Constituent Systems:

  • Junction controllers that control the green times of the stages at a second-by-second basis. The sensor information they receive is: (a) the flow (veh/h) and occupancy (%) at the links (road segments) approaching or leaving the junction; and (b) the location and speed of cooperative vehicles that are in the vicinity of the junction. In addition, each junction controller receives appropriate information from all adjacent controllers so as to coordinate the decentralised actions and enable efficient operation at the network level.
  • Cooperative vehicles that decide their routes and speed so as to optimize their travel time. The sensor information they receive is (a) their location and speed and (b) the flow and occupancy of link (road segment) they are currently present.

The figure below sketches the Traffic TSoS constituent systems and their interaction.

Some interesting features of the specific TSoS are:

  • Use of local information to globally optimize TSoS performance (average traffic network mean speed).
  • Constantly changing interactions (between junctions) and topology (cooperative vehicles are constantly moving) and constantly changing dynamics (traffic demand and traffic patterns of vehicles).
  • Combination of continuous (vehicle flow), discrete (green lights, cooperative vehicles) and highly stochastic (the human factor and the traffic demand/patterns) characteristics. Extremely complex and discontinuous dynamics.
  • Emergent behaviour (particularly during congestion).
  • Heterogeneity (two completely different types of technical constituent systems: junction controllers and cooperative vehicles).

Cost Function:

The aim of the optimization process is to maximize a representative performance index through a periodic re-tuning of these set of parameters per junction. A performance index commonly used in this respect is the Network Mean Speed (NMS) [km/h]. However optimizing NMS only is not sufficiently enough since the Network Demand (ND) affects heavily the NMS in an approximately disproportional manner; usually varies throughout the day and the period of the year. For this reason, similarly to vehicle-kilometers index, a representative metric – namely Network Productivity (NP) [km∙veh/h2], has been adopted. NP metric considers the multiplication product of Network Mean Speed (NMS) [km/h] and Average Network Demand (ND) [veh/h], so as to “weigh” the NMS improvements in cases where ND is also increased. An estimation of this performance index became available from the measurements provided by the loop detectors of the specific network. Utilizing occupancy and flow measurements, the Network Mean Speed [km/h] and Average Network Demand [veh/h] were calculated so as to finally calculate the Network Productivity (NP) [km∙veh/h2].

Real-Life Results

The Local4Global system in Spain was connected to the road traffic computer in Munich to collect field data during 4 weeks in June 2016 on regular weekdays.

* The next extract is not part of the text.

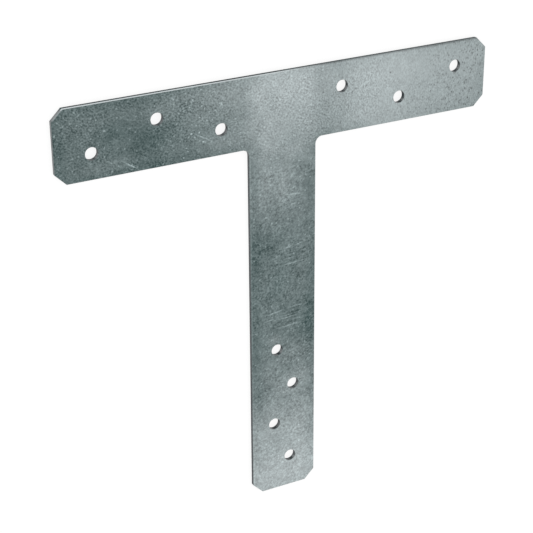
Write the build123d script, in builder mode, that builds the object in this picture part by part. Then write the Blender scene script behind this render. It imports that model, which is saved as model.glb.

Each day datasets corresponding to a daily off-peak period between morning and evening and another to the evening peak period were injected separately and consecutively in the Local4Global model that called the signalling local controllers generating the signalling decisions, commuting them to signal controllers in the model and to connected vehicles in the model. Each simulation is iterated 10 times with the global optimizer turned on for fine-tuning.

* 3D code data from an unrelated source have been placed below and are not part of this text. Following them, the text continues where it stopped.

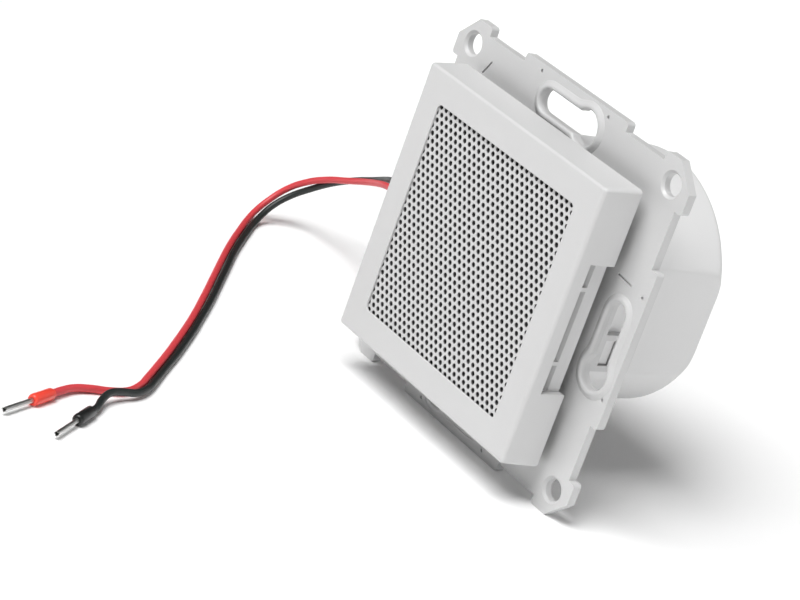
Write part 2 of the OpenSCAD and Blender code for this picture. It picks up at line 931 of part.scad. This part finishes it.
cover_frame();
grille_sheet();
dust_cloth();
inner_carrier();
mounting_plate();
rear_housing();
front_gasket();
basket();
surround();
cone();
dust_cap();
coil_former();
voice_coil();
spider();
front_pole_plate();
magnet();
yoke();
terminal_board();
solder_tags();
tinsel_leads();
driver_screws();
lead_grommet();
red_lead();
black_lead();
red_ferrule_collar();
black_ferrule_collar();
red_ferrule_pin();
black_ferrule_pin();
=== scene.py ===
# %% [markdown]
# A flush-mounted loudspeaker for an in-wall radio, dressed and lit in Blender.
#
# The measured model comes first, as a fixed frame of named solids in metres. This
# script gives every solid its finish, rounds the moulded edges that catch the light,
# lays the two leads, and sets the camera and the studio. It never moves a solid.

import math

import bmesh
import bpy
from mathutils import Matrix, Vector


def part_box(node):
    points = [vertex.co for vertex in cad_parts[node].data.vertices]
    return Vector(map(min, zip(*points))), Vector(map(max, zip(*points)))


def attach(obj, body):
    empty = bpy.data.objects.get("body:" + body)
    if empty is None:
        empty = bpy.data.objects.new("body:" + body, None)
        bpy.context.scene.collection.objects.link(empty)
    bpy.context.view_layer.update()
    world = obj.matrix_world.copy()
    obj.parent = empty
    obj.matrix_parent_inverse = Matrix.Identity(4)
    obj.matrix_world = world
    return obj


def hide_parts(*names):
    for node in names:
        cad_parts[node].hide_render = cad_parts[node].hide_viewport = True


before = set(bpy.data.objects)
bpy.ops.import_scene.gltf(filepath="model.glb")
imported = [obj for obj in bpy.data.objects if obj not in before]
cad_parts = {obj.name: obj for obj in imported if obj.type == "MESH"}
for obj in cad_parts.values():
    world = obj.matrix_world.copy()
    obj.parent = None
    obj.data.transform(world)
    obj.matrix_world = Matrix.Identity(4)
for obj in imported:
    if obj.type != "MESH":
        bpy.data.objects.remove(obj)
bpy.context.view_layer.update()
MM = 0.001
BODY = "root"

# %% [markdown]
# The camera. The picture is a product shot taken with a long lens from the right and
# above, with the camera rolled, so that the insert seems to lean back on its corner.
# A camera is placed by four things: where it stands, which way is right in its
# picture, which way is up in it, and its focal length. Two of its directions are
# enough, because the third is square to both. They were fitted to the corners and the
# holes of the mounting plate.

# %% Camera
CAMERA_PLACE = Vector((370.657, -357.270, 167.550)) * MM
CAMERA_RIGHT = Vector((0.54319, 0.77567, 0.32137)).normalized()
CAMERA_UP = Vector((-0.46148, -0.04394, 0.88606)).normalized()
SENSOR_WIDTH = 36.0
FOCAL_LENGTH = 131.917

camera_data = bpy.data.cameras.new("studio_camera")
camera_data.sensor_fit = "HORIZONTAL"
camera_data.sensor_width = SENSOR_WIDTH
camera_data.lens = FOCAL_LENGTH
camera_data.clip_start = 0.01
camera_data.clip_end = 20.0
camera = bpy.data.objects.new("studio_camera", camera_data)
bpy.context.scene.collection.objects.link(camera)
bpy.context.scene.camera = camera

camera_back = CAMERA_RIGHT.cross(CAMERA_UP).normalized()
camera_axes = Matrix((CAMERA_RIGHT, CAMERA_UP, camera_back)).transposed()
camera.matrix_world = Matrix.Translation(CAMERA_PLACE) @ camera_axes.to_4x4()
print("camera looks along", [round(-v, 3) for v in camera_back])

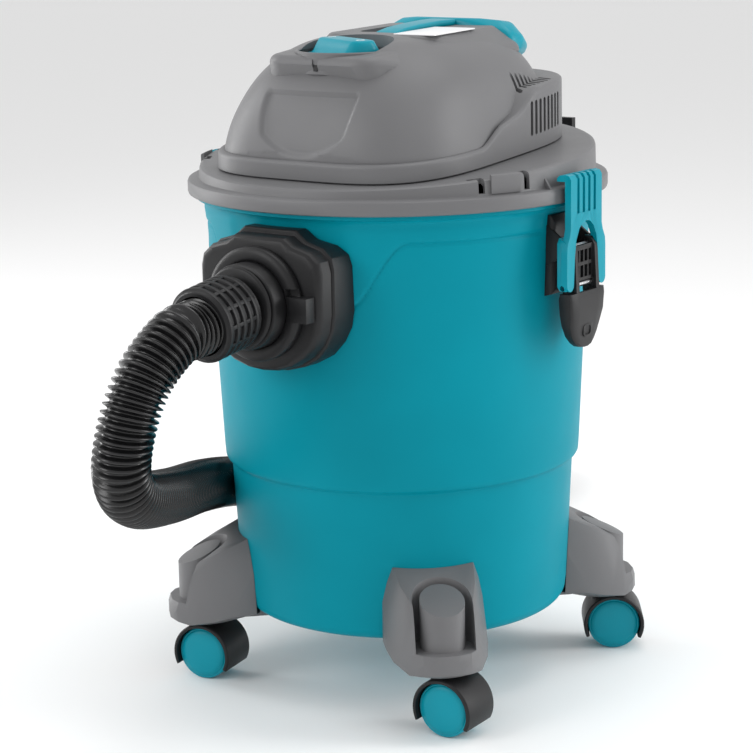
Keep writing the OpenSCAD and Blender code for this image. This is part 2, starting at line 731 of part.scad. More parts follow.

Contingency to field conditions such as detector failures were tested during this scenario.

The connected simulation allowed to extract realistic results that can be compared to the reference scenario in the same demand and boundary conditions. L4G showed a capacity to accommodate a greater throughput of traffic than the baseline.

The comparison shows also a good improvement (42%) in the case of peak hour traffic and a very slight improvement (1%) during off-peak traffic, in terms of average network speed. Between the L4G scenarios of with and without C2X co-operative vehicles, it was shown that the L4G system with 10% C2X co-operative vehicles generally perform similarly to the L4G system without such vehicles.